<<<<

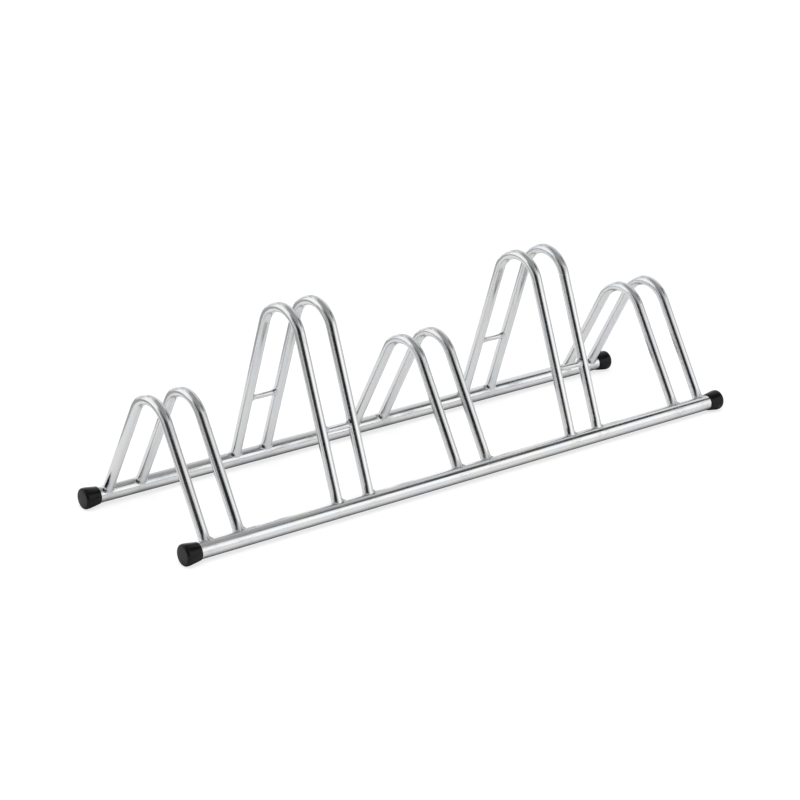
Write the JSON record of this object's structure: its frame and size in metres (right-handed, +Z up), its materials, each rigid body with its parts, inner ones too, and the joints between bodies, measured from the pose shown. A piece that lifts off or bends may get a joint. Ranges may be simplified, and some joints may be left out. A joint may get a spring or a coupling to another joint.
{
  "type": "bicycle rack",
  "caption": "Floor-standing bicycle rack of zinc-plated steel tube: paired inverted-V hoops, low and high in turn, welded across two floor rails with rubber end caps.",
  "frame": {"origin": "on the floor, under the middle of the rack's length and depth", "axes": "+X along the rails from the left end to the right end as seen from the front, +Y from the front rail to the rear rail, +Z up"},
  "size_m": [1.292, 0.3676, 0.3668],
  "materials": {
    "rail_zinc": "bright zinc plating on drawn round steel tube, faint lengthwise drawing lines",
    "hoop_zinc": "bright zinc plating on bent round steel tube, brushed patches on the bends, satin weld beads at the feet",
    "rod_zinc": "bright zinc plating on thin round steel rod, welded at both ends",
    "cap_rubber": "matte black moulded rubber, end face slightly lighter from handling"
  },
  "bodies": {
    "root": {"rail_front": "rail_zinc", "rail_rear": "rail_zinc", "hoop_1_left": "hoop_zinc", "hoop_1_right": "hoop_zinc", "hoop_2_left": "hoop_zinc", "hoop_2_right": "hoop_zinc", "hoop_3_left": "hoop_zinc", "hoop_3_right": "hoop_zinc", "hoop_4_left": "hoop_zinc", "hoop_4_right": "hoop_zinc", "hoop_5_left": "hoop_zinc", "hoop_5_right": "hoop_zinc", "wheel_rest_rod_2_front": "rod_zinc", "wheel_rest_rod_2_rear": "rod_zinc", "wheel_rest_rod_4_front": "rod_zinc", "wheel_rest_rod_4_rear": "rod_zinc", "end_cap_front_left": "cap_rubber", "end_cap_front_right": "cap_rubber", "end_cap_rear_left": "cap_rubber", "end_cap_rear_right": "cap_rubber"}
  },
  "joints": []
}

>>>>

* _SHORT TASK_
Please reproduce each line exactly as written.

* _TASK RESPONSE_
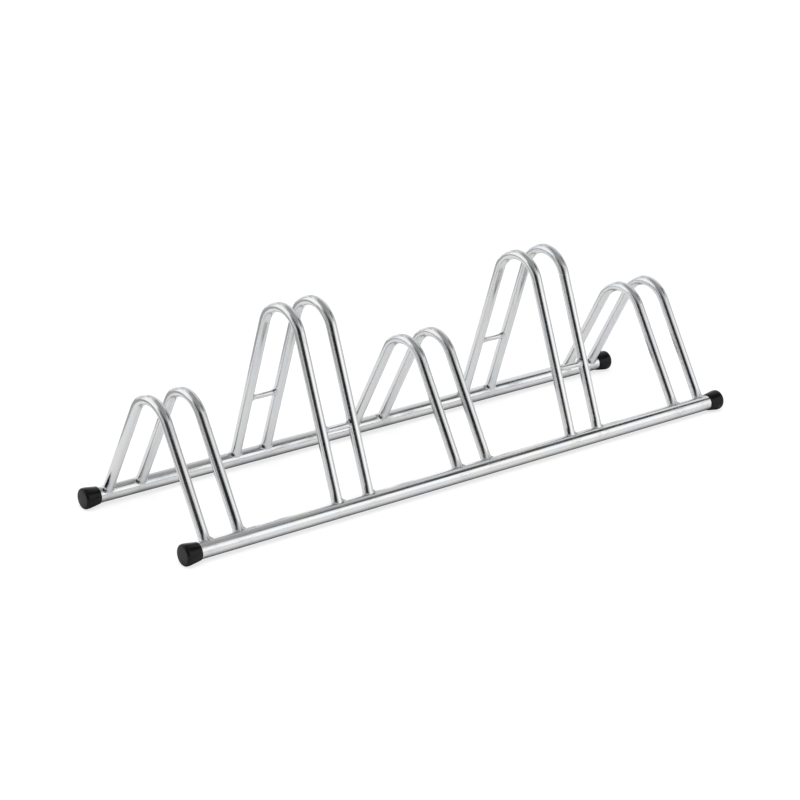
Write the JSON record of this object's structure: its frame and size in metres (right-handed, +Z up), its materials, each rigid body with its parts, inner ones too, and the joints between bodies, measured from the pose shown. A piece that lifts off or bends may get a joint. Ranges may be simplified, and some joints may be left out. A joint may get a spring or a coupling to another joint.
{
  "type": "bicycle rack",
  "caption": "Floor-standing bicycle rack of zinc-plated steel tube: paired inverted-V hoops, low and high in turn, welded across two floor rails with rubber end caps.",
  "frame": {"origin": "on the floor, under the middle of the rack's length and depth", "axes": "+X along the rails from the left end to the right end as seen from the front, +Y from the front rail to the rear rail, +Z up"},
  "size_m": [1.292, 0.3676, 0.3668],
  "materials": {
    "rail_zinc": "bright zinc plating on drawn round steel tube, faint lengthwise drawing lines",
    "hoop_zinc": "bright zinc plating on bent round steel tube, brushed patches on the bends, satin weld beads at the feet",
    "rod_zinc": "bright zinc plating on thin round steel rod, welded at both ends",
    "cap_rubber": "matte black moulded rubber, end face slightly lighter from handling"
  },
  "bodies": {
    "root": {"rail_front": "rail_zinc", "rail_rear": "rail_zinc", "hoop_1_left": "hoop_zinc", "hoop_1_right": "hoop_zinc", "hoop_2_left": "hoop_zinc", "hoop_2_right": "hoop_zinc", "hoop_3_left": "hoop_zinc", "hoop_3_right": "hoop_zinc", "hoop_4_left": "hoop_zinc", "hoop_4_right": "hoop_zinc", "hoop_5_left": "hoop_zinc", "hoop_5_right": "hoop_zinc", "wheel_rest_rod_2_front": "rod_zinc", "wheel_rest_rod_2_rear": "rod_zinc", "wheel_rest_rod_4_front": "rod_zinc", "wheel_rest_rod_4_rear": "rod_zinc", "end_cap_front_left": "cap_rubber", "end_cap_front_right": "cap_rubber", "end_cap_rear_left": "cap_rubber", "end_cap_rear_right": "cap_rubber"}
  },
  "joints": []
}